An Arctic ridge of high pressure is bringing extreme cold to the northern, eastern, and central parts of British Columbia. Aside from Chilcotin breaking a 15-year-old coldest January 14 record, other cities in the province also shattered records on Wednesday for coldest January 15. The oldest records beaten were the following:

Burns Lake Area at -44.1 °C (-47.38 °F), breaking the previous record of -41.1 °C (-41.98 °F) set in 1950.

Vanderhoof at -44 °C (-47.2 °F), beating -40 °C (-40 °F) set in 1937.

Quesnel at -41.9 °C (-43.42 °F), smashing 1916 record of -41.1 °C (-41.98 °F).

Citizens in Chilcotin said the nighttime temperatures on Tuesday literally "bottomed out the Mercury," with temperatures hitting beyond what they can read on thermometers.

According to resident Jennifer Toland, Tuesday was "the coldest anyone can remember." She continued, "Pipes froze, log cabins logs cracked, but miraculously the chickens survived in an unheated coop.

On Wednesday, January 15, the Puntzi Mountain station was the coldest place in the province with a temperature of -48 °C (-54.4 °F). 

The extreme weather accompanied by blowing snow and cool air has prompted several schools and daycares to close, most on the south coast, with officials advising commuters to stay indoors.

Local media reported 33 canceled flights and more than 30 delayed flights at Vancouver International Airpot, while Metro Vancouver's TransLink B.C. said SkyTrain Canada had been facing system-wide delays. Furthermore, Vancouver School District canceled classes for 50 000 students.

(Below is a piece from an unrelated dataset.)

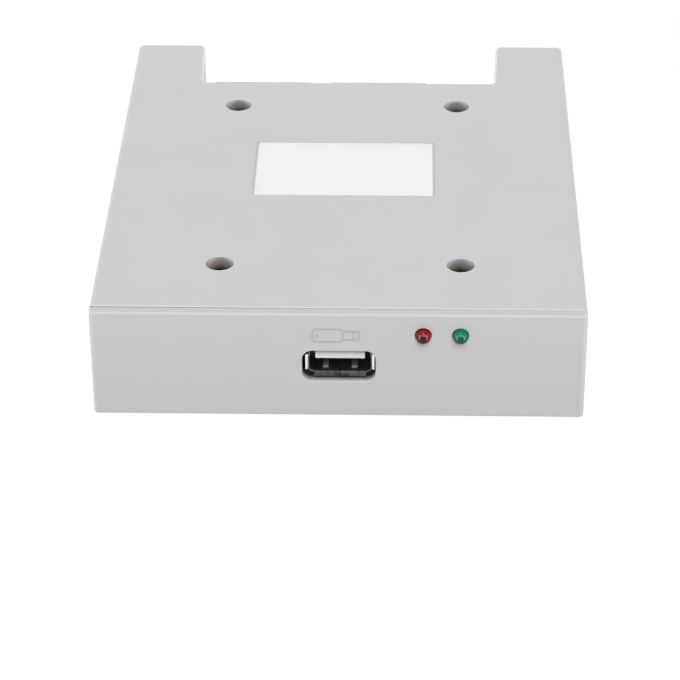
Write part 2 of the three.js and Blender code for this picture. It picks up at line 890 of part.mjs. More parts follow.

On Thursday, January 16, a frozen water pipe burst at Williams Lake's Cariboo Memorial Hospital, leading to the closure of emergency patient entrance. Due to extreme cold, the main entrance to the hospital was already closed earlier this week, but the staff managed to still provide services.

As of Friday, January 17, the coldest spot in British Columbia was still Puntzi Mountain at -38.4 °C (-37.12 °F), according to Environment Canada. With the mind-numbing weather conditions, school District 27 announced that several buses out west canceled routes. 

Environment Canada posted several alerts and warnings on 11:30 UTC for British Columbia, including the following:

Extreme cold warnings for B.C. Peace River, Haines Road, South Klondike Highway, and Watson Lake B.C.; arctic outflow warnings for Central Coast and North Coast; snowfall warning for East and Inland Vancouver Island; and wind warnings for Haida Gwaii, and North and West Vancouver Island.

Moreover, winter storm watches are in effect for Fraser Valley, Howe Sound, North Coast, and Whistler. Special weather statements are in effect for Metro Vancouver and Sunshine Coast.